I live in a province in Canada where the electrical system is owned and operated by a crown corporation. They are mandated to maintain a very high uptime and they do through several means including redundancy. Our electrical bills are cheaper than much of the US. It certainly can be done; there are other means than competition to ensure adequate service.


It is essentially socialized. The government dictates the rates that utilities company is allowed to charge.


The reason we're all here is because the government currently is dictating those rates in representation of the utility companies needs and not the citizens. How this is essentially socialized is beyond me; yet, I do concede that the same rules applied differently would much more likely meet that standard.

We already have an independent systems operator (ISO) to match the amount of load on the grid with the amount of generator current supplying it. I think this model could be expanded to where the state could literally own the transmission lines and equipment and use various regional contractors which would be engaged to maintain it in coordination with the ISO.

Then we have stable infrastructure where generation _and_ maintenance are open markets which may allow customer rates to no longer be controlled by a utilities commission and instead be directly computed from the actual suppliers costs plus taxes.

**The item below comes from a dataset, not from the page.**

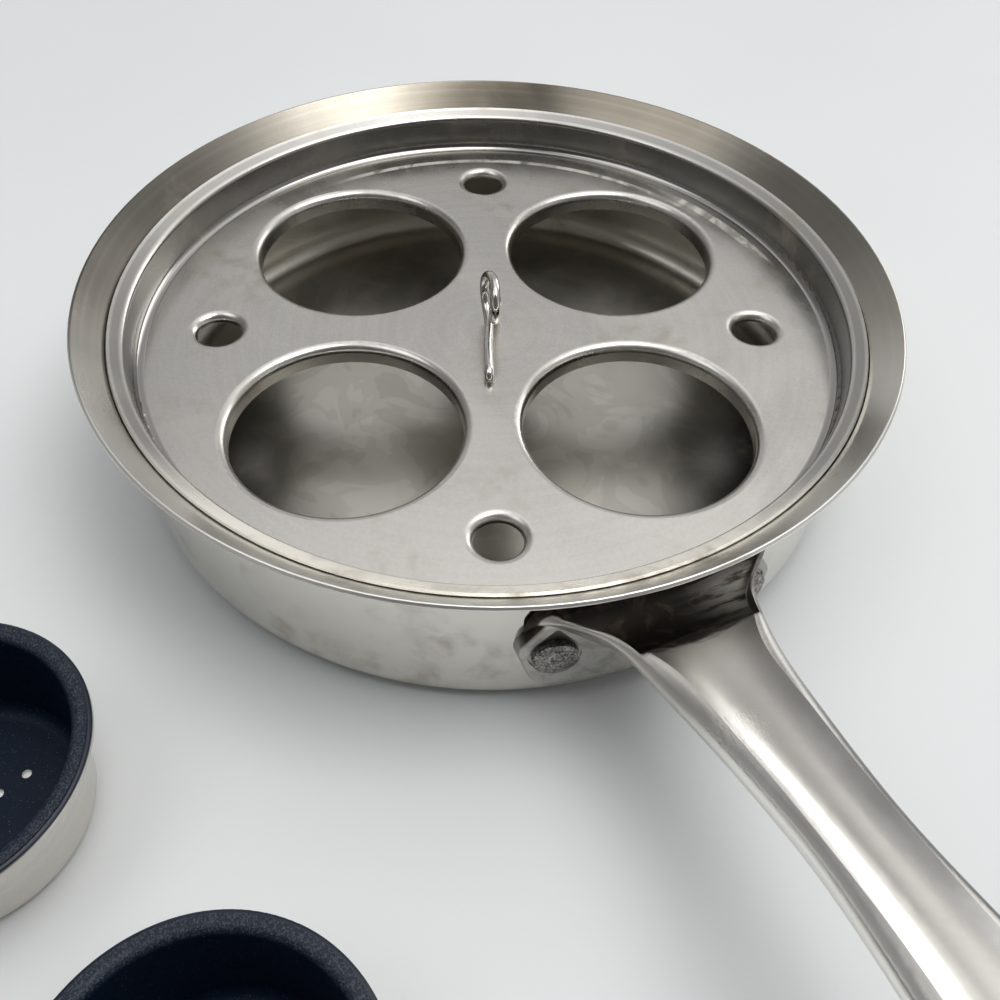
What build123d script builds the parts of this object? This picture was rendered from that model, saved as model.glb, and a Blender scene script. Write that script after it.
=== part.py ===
from build123d import *
import os
from math import asin, cos, degrees, radians, sin, sqrt, tan

# Egg poacher pan: a shallow stainless pan with a flared rim, a riveted cast handle,
# a drop-in tray with four cup seats and a wire lifting loop, and four loose egg cups.
# Millimetres. Z is the pan's axis, the underside is z = 0 and the handle runs along +X.

os.makedirs("parts", exist_ok=True)

# Pan body
rim_diameter = 216.0
pan_wall_diameter = 197.0
pan_height = 51.2
pan_wall = 1.2
pan_base = 2.6
pan_corner_radius = 7.0
flare_bend_radius = 8.0
flare_lean = 45.0

# Insert tray
tray_rim_inset = 7.8
tray_wall_clearance = 1.3
tray_depth = 12.1
tray_sheet = 0.8
tray_wall_draft = 3.0
tray_flange_slope = 27.0
tray_corner_radius = 2.5
tray_roll_radius = 1.6
tray_seat_clearance = 0.3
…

It may even allow for more regional electric companies to form to provide better service to peculiar areas of the state.


Who owns Edison?


That's more or less the system that exists today? You pay a lower rate up to a certain threshold and then a higher rate kicks in.

The problem with PG&E isn't the rate structure, which isn't all that different from utilities anywhere else in the world. It's that their costs are exceedingly high, through a combination of regulatory pressures and grift. This is exacerbated by municipal and state regulators who are pushing consumers to be more reliant on electric power (bans on gas appliances in new construction, pushes toward EVs, etc).

There are vast swathes of the country where people pay 5-10x less for electricity.


My point was simply that electricity has a “civilization tax” aspect to it, and lower baseline access feels closer to the kind of future-proof system we should be aiming for.

If the floor is gentle, people can actually reduce usage without feeling punished for doing the right thing.

At the moment the baseline tier feels… maybe a “C-rating” version of what a real baseline could be?


So who pays the tax? I mean, California already has some of the highest income taxes, corporate taxes, extra capital gains taxes, sales taxes, etc, etc. If you want to lower the cost of electricity for tens of millions of people without addressing systemic problems that make it ridiculously expensive in the first place, you gotta tax someone.

The effective income tax rate for many SF Bay Area techies is around 50%. Do we jack it up to 65% so that PG&E bills can go down from $400 to $100, like almost everywhere else in the country?


The long version would take us far off-topic, so here’s the short one: if the tax-paying base collapses, none of this matters.

At that point the debate isn’t about pricing — it’s about survival of the system.

I could outline the full methodology behind this view, but that would turn the thread into a private seminar — and that’s not what comment sections are for.


All the majority of people heard from you is “I pay more taxes”

We’ve become an incredibly selfish nation on average, and until these systems collapse and people get to feel the hot stove, they aren’t going to change their minds about keeping any sort of system or infrastructure in place


Where do people pay 3-6 cents for electricity in the US?


which country, UAE? :)


So PG&E already has something like this. It’s called either E-1 or TOU-C, depending on whether time-of-use billing applies. The price for the baseline tier is higher than you’d expect, though.


That makes sense — but it feels like the balance could be better.

If we treat baseline access as a kind of ‘civilization tax,’ the pricing shouldn’t feel punitive for low-usage households.


I don't get it. A very cheap baseline tier would encourage consumption versus what we have today, not reduce it.

Today if I build a cabin somewhere I might decide not to electrify if it costs me $50 per month. But at $10? Sure!


Then if you do electrify, you'll use electricity instead of less-efficient, more-polluting alternatives.

It's a feature, not a bug.


Not if you would have used solar otherwise, or just went without (like a hunting cabin which is often unheated).


Limit it to one use per SSN (dependents included).


I can only imagine the bureaucrats we could hire to manage it!

And why dependents included? Kids can’t move out? I already see ways to game it.